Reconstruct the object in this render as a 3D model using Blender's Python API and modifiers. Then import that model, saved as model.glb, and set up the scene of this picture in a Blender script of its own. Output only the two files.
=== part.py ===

---

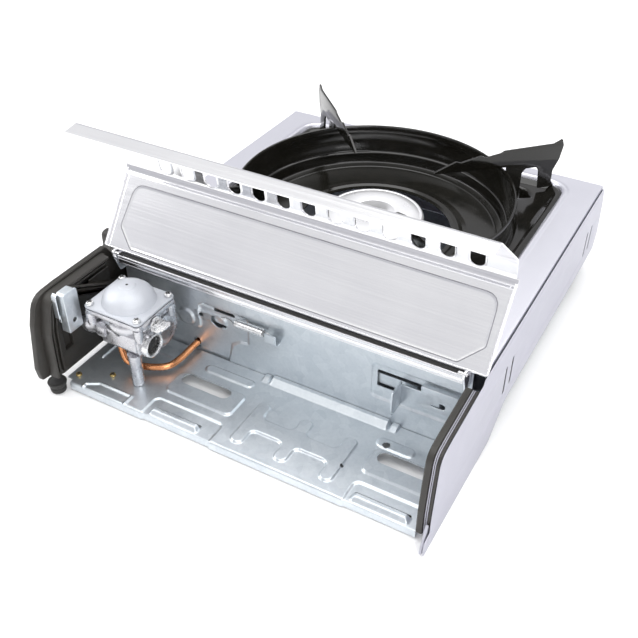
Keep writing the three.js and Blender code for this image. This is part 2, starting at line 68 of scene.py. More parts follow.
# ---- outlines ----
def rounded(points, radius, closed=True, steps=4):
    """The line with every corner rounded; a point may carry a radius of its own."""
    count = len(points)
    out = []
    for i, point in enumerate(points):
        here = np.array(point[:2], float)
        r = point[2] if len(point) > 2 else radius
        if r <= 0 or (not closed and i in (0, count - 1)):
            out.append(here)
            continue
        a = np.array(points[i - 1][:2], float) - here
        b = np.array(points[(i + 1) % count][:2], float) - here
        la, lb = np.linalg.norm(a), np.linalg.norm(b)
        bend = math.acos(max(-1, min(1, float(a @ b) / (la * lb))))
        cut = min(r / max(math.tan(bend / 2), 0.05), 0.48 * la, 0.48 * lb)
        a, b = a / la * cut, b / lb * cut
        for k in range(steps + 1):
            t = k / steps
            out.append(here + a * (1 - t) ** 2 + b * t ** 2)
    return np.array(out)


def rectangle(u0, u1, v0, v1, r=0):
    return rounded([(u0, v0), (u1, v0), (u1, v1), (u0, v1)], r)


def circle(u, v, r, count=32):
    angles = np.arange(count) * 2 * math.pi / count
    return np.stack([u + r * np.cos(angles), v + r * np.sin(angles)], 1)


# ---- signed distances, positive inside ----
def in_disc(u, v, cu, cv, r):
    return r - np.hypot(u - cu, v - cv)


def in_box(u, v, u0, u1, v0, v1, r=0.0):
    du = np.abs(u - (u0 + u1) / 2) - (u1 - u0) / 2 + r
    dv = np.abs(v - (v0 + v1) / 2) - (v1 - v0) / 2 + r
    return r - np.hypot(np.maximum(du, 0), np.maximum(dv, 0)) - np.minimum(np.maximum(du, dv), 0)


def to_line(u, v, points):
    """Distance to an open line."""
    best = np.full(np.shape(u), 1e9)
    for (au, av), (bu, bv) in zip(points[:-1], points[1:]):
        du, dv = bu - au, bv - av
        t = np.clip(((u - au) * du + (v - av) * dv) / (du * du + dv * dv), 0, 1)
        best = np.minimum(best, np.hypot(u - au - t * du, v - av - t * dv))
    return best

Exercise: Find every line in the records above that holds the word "this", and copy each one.

Exercise solution:
Reconstruct the object in this render as a 3D model using Blender's Python API and modifiers. Then import that model, saved as model.glb, and set up the scene of this picture in a Blender script of its own. Output only the two files.
Keep writing the three.js and Blender code for this image. This is part 2, starting at line 68 of scene.py. More parts follow.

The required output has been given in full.